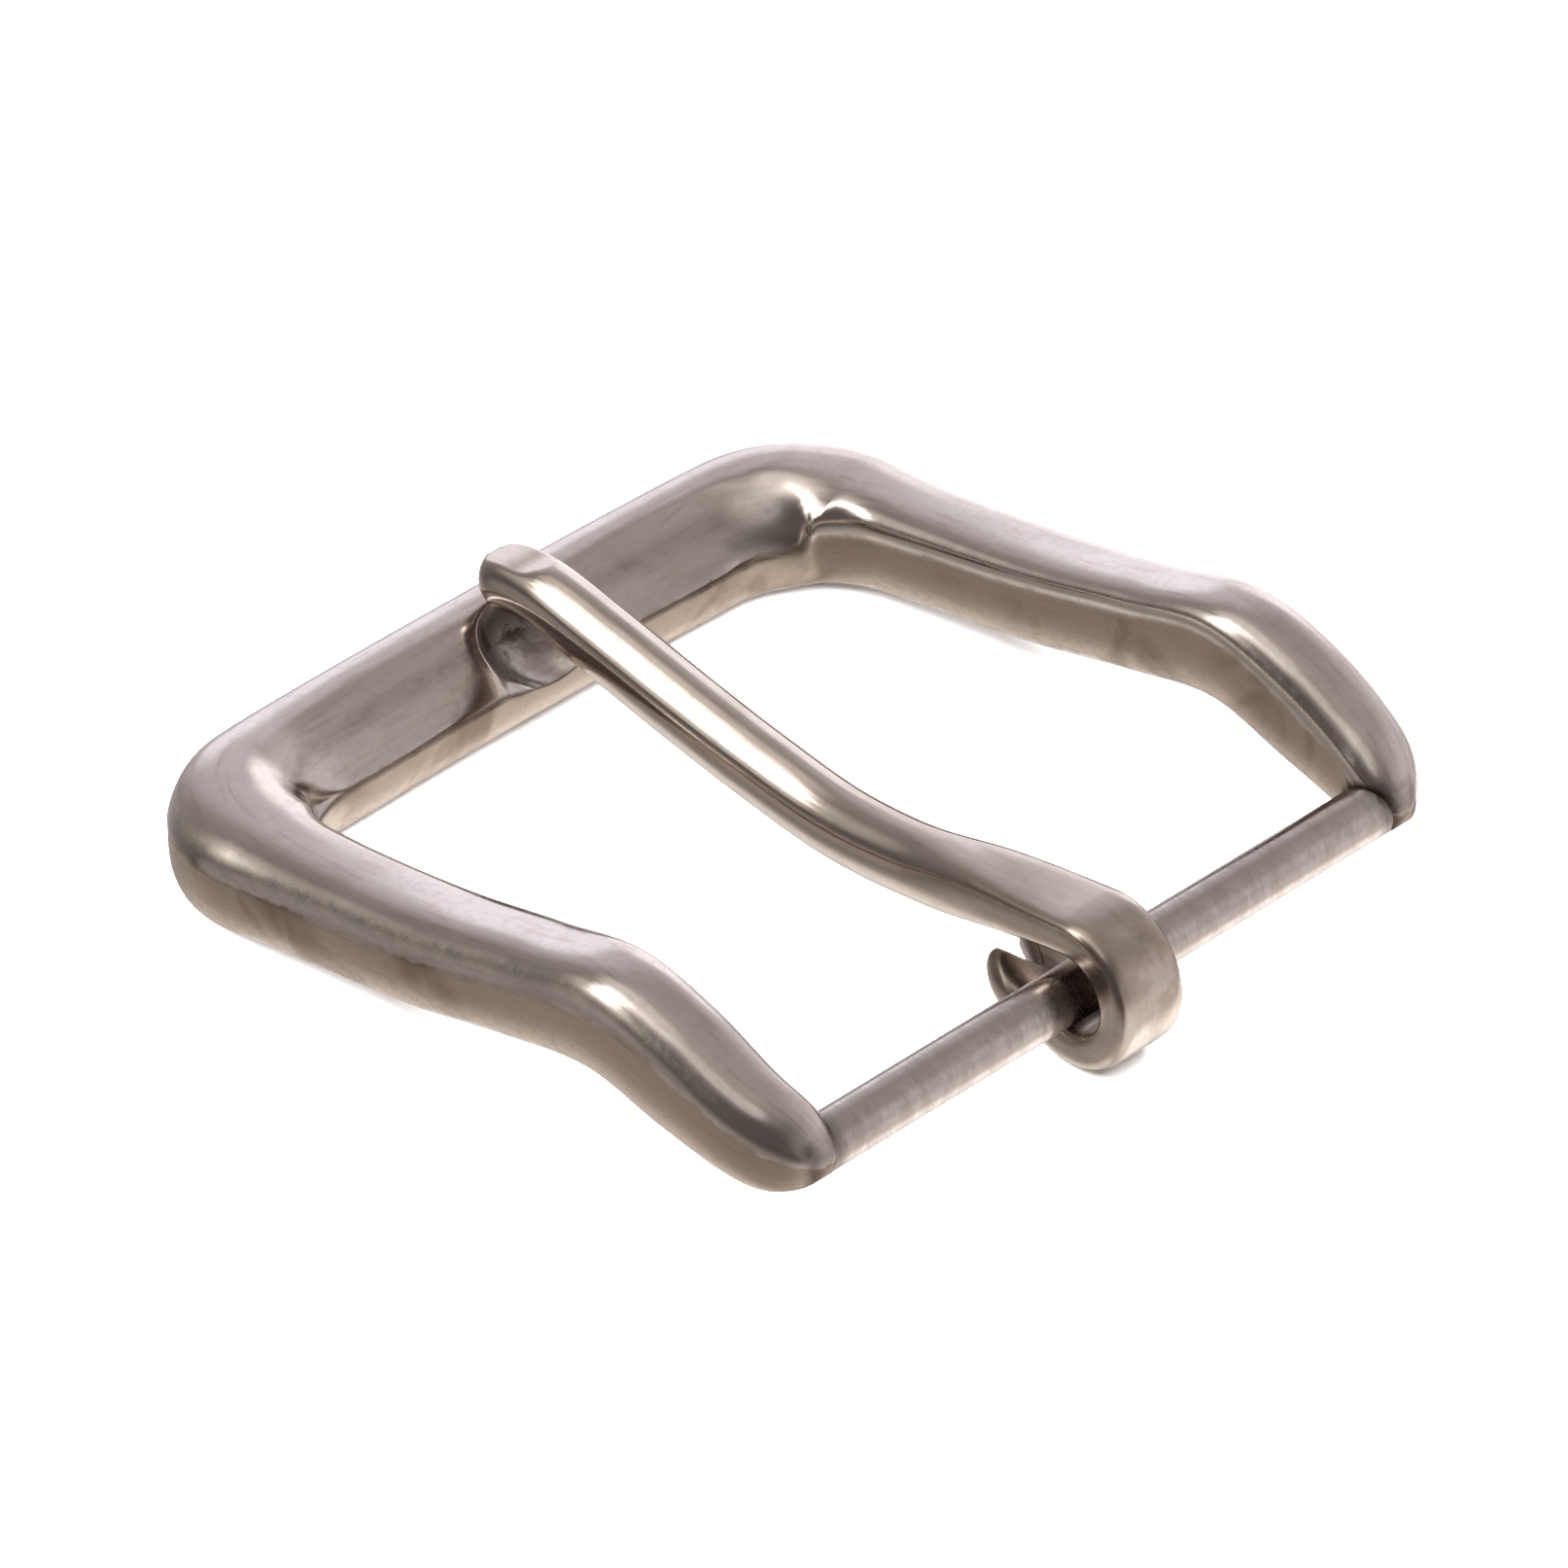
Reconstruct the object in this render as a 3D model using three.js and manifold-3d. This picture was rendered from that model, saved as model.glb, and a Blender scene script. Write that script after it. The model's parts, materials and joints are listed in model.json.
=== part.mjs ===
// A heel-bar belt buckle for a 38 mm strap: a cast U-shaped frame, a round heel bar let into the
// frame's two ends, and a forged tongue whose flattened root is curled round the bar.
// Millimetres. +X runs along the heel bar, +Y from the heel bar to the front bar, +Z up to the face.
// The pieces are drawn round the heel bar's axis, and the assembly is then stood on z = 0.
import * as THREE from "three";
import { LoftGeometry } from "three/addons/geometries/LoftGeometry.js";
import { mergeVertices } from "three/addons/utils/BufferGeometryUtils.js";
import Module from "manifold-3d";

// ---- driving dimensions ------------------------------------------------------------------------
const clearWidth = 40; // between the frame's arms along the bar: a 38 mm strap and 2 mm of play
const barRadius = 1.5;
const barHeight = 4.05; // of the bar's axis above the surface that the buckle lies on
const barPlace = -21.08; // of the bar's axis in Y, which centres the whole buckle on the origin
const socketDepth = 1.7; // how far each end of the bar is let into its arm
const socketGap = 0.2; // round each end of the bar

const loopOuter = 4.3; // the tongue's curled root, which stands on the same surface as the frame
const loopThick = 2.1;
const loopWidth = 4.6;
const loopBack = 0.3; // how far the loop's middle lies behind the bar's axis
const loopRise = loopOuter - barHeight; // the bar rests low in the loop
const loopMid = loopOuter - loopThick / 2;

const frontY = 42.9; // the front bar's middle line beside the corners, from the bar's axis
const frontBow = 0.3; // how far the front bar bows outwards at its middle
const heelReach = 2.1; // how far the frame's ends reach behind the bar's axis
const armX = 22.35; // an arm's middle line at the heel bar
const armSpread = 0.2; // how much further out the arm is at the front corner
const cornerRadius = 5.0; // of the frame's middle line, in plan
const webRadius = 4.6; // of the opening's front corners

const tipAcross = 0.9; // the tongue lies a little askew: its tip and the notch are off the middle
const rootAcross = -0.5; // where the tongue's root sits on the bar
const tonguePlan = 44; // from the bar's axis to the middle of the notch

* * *

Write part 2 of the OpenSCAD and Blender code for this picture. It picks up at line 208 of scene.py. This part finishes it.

* [Task statement] Taking the lines above, repeat exactly those from the line that contains "Reconstruct the object" through the line that contains "import Module from", and both of those lines as well. Include nothing else.

* [Full output]
Reconstruct the object in this render as a 3D model using three.js and manifold-3d. This picture was rendered from that model, saved as model.glb, and a Blender scene script. Write that script after it. The model's parts, materials and joints are listed in model.json.
=== part.mjs ===
// A heel-bar belt buckle for a 38 mm strap: a cast U-shaped frame, a round heel bar let into the
// frame's two ends, and a forged tongue whose flattened root is curled round the bar.
// Millimetres. +X runs along the heel bar, +Y from the heel bar to the front bar, +Z up to the face.
// The pieces are drawn round the heel bar's axis, and the assembly is then stood on z = 0.
import * as THREE from "three";
import { LoftGeometry } from "three/addons/geometries/LoftGeometry.js";
import { mergeVertices } from "three/addons/utils/BufferGeometryUtils.js";
import Module from "manifold-3d";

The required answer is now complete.